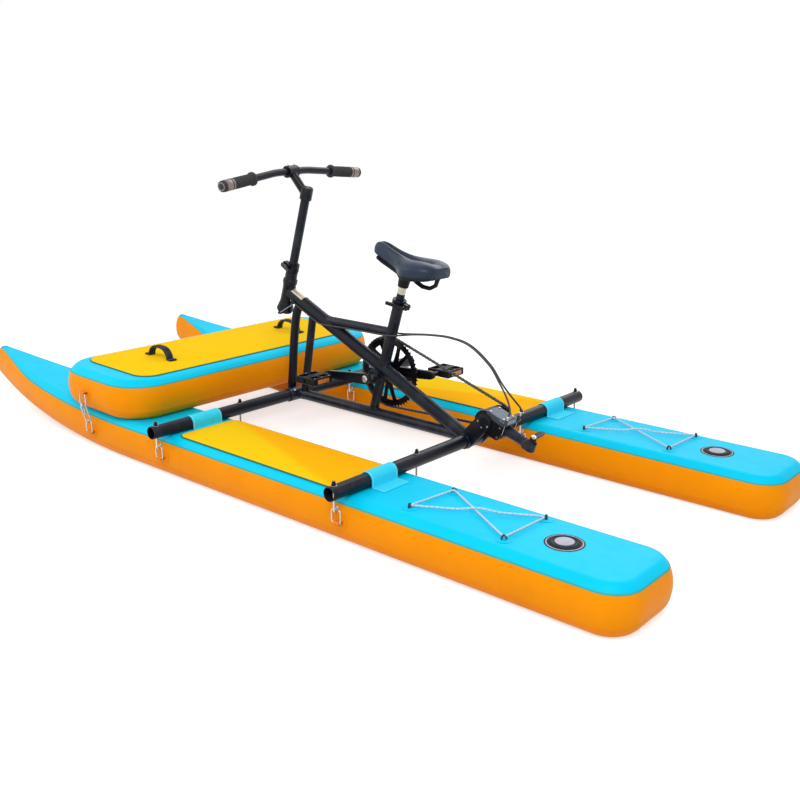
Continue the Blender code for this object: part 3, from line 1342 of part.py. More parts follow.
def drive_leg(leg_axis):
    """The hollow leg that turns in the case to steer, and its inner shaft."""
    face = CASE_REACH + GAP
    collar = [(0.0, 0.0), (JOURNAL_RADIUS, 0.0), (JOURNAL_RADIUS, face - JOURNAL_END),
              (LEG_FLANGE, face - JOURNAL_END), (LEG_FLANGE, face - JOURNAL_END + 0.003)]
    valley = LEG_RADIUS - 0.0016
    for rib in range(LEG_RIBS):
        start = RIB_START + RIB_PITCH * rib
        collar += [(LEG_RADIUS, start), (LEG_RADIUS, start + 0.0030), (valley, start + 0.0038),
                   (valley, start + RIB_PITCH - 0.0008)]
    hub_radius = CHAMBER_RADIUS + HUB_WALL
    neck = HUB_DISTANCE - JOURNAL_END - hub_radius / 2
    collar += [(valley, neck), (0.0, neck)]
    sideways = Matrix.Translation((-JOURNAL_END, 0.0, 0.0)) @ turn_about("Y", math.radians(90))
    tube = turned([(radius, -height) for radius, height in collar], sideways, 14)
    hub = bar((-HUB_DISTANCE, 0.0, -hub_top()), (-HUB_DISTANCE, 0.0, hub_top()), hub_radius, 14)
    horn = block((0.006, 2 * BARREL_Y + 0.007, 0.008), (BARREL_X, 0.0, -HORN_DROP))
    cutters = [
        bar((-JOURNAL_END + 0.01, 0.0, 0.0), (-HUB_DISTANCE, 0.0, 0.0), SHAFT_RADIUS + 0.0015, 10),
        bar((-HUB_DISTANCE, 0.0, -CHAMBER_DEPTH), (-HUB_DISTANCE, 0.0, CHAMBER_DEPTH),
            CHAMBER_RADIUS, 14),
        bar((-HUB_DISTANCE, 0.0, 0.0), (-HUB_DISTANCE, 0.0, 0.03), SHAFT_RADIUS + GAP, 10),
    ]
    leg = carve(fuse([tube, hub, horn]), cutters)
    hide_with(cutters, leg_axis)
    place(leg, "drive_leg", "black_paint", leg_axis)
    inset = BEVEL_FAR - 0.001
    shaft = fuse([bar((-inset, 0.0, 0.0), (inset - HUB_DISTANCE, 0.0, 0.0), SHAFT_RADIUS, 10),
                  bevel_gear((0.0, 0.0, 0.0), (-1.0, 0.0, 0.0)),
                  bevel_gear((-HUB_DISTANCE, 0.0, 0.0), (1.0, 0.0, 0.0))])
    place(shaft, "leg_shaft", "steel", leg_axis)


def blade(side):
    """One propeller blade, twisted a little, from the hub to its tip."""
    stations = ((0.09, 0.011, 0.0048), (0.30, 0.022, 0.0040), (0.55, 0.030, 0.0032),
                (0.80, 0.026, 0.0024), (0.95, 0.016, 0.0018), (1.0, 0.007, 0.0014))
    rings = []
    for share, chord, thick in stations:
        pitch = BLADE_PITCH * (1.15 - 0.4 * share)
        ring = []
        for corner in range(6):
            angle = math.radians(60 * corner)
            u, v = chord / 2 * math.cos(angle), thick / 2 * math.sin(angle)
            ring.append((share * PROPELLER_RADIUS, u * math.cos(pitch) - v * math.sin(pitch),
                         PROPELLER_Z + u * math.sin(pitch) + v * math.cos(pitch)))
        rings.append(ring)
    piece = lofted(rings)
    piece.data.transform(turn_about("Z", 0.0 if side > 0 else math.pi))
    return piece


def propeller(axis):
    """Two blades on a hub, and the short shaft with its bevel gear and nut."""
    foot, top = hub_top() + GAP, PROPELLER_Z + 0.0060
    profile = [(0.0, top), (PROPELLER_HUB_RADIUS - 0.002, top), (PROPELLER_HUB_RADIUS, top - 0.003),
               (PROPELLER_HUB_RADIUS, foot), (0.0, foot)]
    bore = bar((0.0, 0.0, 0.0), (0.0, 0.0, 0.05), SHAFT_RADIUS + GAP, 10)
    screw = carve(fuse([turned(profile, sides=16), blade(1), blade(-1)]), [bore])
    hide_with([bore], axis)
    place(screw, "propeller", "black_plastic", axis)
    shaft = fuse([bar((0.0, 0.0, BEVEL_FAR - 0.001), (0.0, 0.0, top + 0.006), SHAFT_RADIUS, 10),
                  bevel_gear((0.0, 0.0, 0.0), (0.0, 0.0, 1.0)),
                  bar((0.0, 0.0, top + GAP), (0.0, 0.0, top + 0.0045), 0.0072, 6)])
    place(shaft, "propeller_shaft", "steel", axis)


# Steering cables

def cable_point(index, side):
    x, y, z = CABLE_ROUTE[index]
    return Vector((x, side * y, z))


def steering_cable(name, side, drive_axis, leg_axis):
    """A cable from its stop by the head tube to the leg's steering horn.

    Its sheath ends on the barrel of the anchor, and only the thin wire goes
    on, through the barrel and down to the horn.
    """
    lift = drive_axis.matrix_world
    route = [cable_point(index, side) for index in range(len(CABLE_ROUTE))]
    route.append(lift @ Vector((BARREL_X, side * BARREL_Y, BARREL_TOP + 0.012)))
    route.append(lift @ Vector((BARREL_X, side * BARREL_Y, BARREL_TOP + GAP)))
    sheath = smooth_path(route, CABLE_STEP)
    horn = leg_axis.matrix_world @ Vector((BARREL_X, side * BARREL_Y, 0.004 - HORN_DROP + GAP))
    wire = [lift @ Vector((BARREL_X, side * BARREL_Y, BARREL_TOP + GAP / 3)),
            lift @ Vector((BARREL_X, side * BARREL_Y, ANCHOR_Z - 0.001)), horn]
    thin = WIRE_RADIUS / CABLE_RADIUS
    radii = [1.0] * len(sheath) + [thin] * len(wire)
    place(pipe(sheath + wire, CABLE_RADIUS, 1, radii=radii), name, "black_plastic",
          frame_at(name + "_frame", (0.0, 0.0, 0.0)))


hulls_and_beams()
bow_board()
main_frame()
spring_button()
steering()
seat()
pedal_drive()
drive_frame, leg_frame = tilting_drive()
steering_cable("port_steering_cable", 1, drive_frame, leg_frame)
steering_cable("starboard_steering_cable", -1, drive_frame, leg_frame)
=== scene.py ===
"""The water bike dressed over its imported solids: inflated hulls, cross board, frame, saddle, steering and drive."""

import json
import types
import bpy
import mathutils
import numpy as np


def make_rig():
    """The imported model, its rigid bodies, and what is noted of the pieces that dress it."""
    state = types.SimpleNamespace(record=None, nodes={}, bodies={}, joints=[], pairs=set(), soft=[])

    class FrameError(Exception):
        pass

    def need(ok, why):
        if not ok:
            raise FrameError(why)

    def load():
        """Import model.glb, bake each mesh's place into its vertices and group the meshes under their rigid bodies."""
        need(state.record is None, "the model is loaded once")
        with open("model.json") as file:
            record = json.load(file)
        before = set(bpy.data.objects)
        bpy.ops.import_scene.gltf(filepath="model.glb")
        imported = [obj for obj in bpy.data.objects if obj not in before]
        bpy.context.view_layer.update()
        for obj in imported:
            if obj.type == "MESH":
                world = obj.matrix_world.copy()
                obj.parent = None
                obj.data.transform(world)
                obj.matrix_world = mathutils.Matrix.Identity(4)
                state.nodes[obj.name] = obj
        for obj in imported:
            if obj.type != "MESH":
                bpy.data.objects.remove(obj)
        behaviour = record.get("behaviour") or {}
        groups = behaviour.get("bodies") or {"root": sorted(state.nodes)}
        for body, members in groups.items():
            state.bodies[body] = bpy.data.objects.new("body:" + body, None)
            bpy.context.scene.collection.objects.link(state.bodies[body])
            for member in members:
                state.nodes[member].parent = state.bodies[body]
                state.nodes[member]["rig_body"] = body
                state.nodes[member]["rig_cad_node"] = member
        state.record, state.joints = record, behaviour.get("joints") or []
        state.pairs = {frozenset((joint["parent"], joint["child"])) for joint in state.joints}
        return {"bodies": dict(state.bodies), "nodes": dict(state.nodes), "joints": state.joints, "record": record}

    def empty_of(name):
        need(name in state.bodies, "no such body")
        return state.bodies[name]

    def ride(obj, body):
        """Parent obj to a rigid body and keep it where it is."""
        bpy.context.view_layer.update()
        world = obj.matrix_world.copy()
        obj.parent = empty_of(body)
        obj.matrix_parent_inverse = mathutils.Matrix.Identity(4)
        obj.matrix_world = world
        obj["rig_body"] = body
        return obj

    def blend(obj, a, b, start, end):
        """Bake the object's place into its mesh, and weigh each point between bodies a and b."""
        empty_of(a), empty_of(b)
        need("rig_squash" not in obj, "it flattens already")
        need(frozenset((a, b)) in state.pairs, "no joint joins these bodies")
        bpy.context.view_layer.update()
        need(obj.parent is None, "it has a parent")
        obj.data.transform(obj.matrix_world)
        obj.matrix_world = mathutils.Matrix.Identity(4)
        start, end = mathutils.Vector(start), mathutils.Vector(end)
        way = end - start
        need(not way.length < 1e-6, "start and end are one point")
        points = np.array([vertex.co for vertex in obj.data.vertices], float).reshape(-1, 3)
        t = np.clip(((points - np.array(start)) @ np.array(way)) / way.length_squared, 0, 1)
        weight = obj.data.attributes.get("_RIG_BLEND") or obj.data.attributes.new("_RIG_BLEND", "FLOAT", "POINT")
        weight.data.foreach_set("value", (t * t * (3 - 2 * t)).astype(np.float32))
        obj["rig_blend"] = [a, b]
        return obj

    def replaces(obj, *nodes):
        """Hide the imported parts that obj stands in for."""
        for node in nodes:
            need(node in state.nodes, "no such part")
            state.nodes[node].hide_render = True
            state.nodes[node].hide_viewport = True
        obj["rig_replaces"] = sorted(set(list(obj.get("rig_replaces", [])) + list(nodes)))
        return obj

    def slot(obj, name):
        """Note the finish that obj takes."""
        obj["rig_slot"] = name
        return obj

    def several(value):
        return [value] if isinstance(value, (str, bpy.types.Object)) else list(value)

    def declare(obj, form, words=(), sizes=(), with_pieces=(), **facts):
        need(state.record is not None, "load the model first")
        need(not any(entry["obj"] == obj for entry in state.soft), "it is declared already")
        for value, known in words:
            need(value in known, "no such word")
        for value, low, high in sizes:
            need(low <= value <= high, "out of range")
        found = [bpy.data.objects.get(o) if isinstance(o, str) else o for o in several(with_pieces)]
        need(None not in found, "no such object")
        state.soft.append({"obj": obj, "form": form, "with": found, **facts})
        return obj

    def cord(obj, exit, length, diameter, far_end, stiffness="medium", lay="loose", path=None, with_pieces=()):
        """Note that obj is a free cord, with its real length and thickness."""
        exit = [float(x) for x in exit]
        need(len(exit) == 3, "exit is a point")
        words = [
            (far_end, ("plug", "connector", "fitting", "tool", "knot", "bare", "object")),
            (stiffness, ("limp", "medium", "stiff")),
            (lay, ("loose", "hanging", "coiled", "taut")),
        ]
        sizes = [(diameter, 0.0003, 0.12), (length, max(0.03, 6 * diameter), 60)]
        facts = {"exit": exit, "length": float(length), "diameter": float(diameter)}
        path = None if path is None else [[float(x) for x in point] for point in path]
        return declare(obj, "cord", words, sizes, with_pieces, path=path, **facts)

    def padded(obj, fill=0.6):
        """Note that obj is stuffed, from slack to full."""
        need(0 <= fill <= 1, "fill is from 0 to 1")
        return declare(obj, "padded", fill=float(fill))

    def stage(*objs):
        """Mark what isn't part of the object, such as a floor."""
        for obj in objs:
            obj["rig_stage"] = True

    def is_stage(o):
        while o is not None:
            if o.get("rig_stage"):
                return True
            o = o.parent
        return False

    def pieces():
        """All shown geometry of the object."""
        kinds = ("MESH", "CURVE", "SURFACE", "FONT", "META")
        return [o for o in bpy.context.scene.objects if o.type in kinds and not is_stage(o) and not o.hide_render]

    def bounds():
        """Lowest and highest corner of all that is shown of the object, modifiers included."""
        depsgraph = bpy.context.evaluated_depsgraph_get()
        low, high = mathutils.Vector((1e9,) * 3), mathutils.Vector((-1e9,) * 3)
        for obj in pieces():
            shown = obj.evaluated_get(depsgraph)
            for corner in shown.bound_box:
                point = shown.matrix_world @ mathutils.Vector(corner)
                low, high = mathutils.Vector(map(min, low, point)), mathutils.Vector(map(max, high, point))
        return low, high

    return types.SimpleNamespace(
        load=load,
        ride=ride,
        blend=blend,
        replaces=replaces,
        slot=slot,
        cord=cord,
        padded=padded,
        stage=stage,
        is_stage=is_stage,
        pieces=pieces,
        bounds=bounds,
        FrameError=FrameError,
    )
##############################
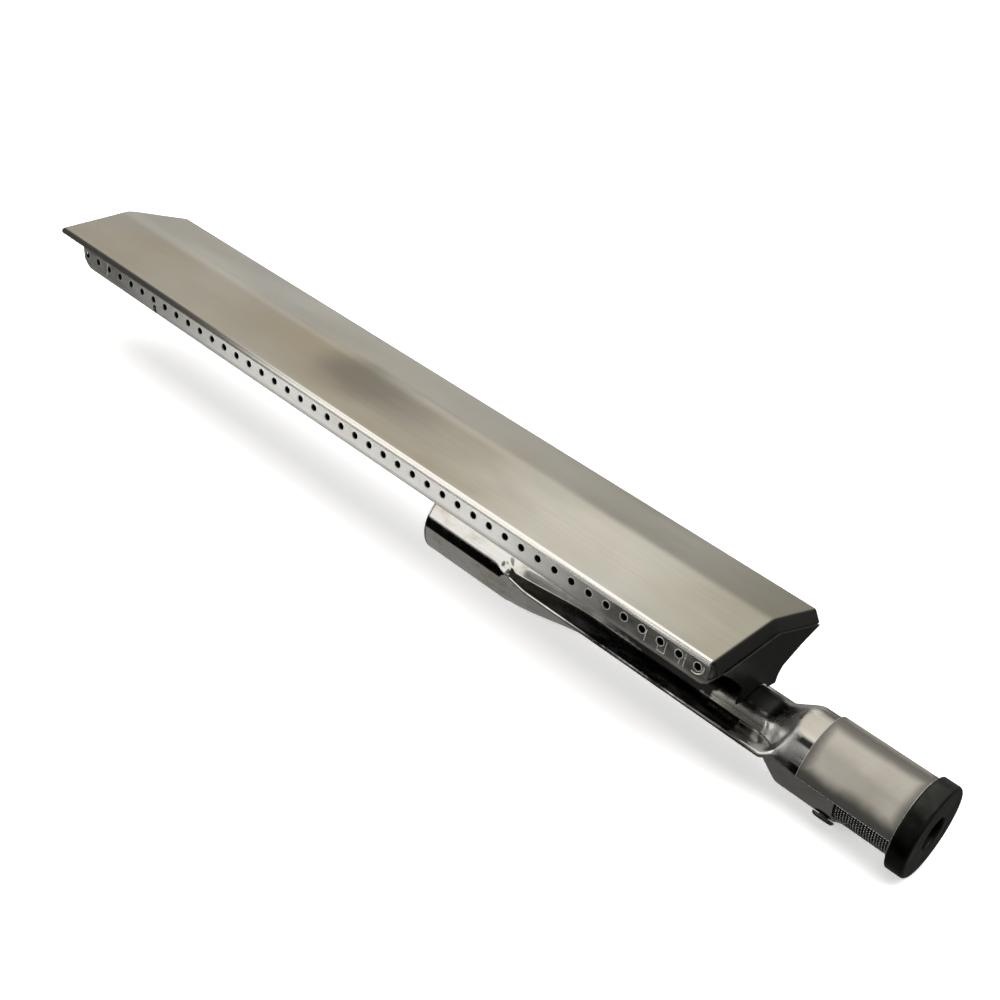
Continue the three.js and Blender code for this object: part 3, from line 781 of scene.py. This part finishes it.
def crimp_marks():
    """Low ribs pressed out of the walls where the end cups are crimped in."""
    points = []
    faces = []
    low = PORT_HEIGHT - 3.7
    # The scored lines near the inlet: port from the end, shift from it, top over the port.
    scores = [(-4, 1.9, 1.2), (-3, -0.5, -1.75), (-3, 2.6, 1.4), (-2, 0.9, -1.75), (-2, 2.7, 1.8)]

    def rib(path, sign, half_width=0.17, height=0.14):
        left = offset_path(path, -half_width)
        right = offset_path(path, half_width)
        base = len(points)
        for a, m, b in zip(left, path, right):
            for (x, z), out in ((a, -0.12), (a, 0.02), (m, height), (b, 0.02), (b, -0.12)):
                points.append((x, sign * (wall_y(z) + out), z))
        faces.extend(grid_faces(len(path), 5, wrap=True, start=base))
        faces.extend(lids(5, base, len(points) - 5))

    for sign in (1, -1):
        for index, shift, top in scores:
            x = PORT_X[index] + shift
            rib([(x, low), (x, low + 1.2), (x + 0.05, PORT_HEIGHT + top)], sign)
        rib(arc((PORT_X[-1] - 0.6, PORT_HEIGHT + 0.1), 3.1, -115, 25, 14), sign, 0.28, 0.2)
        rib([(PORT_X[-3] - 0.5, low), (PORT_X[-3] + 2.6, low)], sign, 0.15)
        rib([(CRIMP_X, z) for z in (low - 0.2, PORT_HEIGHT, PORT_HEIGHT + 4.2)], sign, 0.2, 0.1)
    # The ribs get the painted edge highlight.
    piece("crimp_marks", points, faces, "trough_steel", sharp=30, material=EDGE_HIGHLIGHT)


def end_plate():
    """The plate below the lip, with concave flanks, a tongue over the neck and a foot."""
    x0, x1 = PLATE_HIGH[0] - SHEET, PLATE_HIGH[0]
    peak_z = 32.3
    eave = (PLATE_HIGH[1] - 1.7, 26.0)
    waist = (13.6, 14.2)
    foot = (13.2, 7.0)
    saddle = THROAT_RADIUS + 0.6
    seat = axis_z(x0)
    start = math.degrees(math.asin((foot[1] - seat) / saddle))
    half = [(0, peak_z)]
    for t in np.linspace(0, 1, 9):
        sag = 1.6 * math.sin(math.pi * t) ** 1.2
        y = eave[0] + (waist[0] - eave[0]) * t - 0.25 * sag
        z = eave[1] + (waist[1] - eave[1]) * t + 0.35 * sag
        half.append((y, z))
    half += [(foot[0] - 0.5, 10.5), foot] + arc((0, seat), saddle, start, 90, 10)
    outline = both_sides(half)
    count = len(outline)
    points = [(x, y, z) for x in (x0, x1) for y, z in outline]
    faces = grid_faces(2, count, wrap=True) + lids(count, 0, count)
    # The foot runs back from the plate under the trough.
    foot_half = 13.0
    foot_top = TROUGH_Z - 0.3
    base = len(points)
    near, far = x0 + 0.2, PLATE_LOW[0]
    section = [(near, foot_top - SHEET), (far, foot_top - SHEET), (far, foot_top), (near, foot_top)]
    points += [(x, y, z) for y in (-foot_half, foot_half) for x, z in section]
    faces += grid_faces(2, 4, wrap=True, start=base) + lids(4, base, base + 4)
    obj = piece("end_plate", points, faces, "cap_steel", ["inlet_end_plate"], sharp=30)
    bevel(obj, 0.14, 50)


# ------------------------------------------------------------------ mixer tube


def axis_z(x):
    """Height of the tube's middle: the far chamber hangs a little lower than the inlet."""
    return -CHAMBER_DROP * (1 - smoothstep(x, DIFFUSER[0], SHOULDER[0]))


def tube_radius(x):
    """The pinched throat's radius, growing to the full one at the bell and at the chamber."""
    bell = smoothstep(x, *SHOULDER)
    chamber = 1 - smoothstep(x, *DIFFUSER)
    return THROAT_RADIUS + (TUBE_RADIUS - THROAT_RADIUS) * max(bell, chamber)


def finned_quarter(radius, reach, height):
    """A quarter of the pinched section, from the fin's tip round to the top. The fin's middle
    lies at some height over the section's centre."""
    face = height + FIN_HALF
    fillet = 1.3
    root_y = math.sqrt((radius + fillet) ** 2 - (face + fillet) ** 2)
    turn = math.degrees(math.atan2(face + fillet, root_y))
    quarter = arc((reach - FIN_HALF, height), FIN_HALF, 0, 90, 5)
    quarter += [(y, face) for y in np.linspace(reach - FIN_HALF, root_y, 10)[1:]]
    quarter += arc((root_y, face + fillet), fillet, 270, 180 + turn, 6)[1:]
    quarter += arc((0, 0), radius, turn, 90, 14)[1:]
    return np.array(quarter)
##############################
• **OBJECTIVE**
Extract exactly and only these lines: the line containing "hulls_and_beams()", the line containing "bpy.data.objects.remove(obj)", and every line between them.

• **REPLY TO THE TASK**
hulls_and_beams()
bow_board()
main_frame()
spring_button()
steering()
seat()
pedal_drive()
drive_frame, leg_frame = tilting_drive()
steering_cable("port_steering_cable", 1, drive_frame, leg_frame)
steering_cable("starboard_steering_cable", -1, drive_frame, leg_frame)
=== scene.py ===
"""The water bike dressed over its imported solids: inflated hulls, cross board, frame, saddle, steering and drive."""

import json
import types
import bpy
import mathutils
import numpy as np


def make_rig():
    """The imported model, its rigid bodies, and what is noted of the pieces that dress it."""
    state = types.SimpleNamespace(record=None, nodes={}, bodies={}, joints=[], pairs=set(), soft=[])

    class FrameError(Exception):
        pass

    def need(ok, why):
        if not ok:
            raise FrameError(why)

    def load():
        """Import model.glb, bake each mesh's place into its vertices and group the meshes under their rigid bodies."""
        need(state.record is None, "the model is loaded once")
        with open("model.json") as file:
            record = json.load(file)
        before = set(bpy.data.objects)
        bpy.ops.import_scene.gltf(filepath="model.glb")
        imported = [obj for obj in bpy.data.objects if obj not in before]
        bpy.context.view_layer.update()
        for obj in imported:
            if obj.type == "MESH":
                world = obj.matrix_world.copy()
                obj.parent = None
                obj.data.transform(world)
                obj.matrix_world = mathutils.Matrix.Identity(4)
                state.nodes[obj.name] = obj
        for obj in imported:
            if obj.type != "MESH":
                bpy.data.objects.remove(obj)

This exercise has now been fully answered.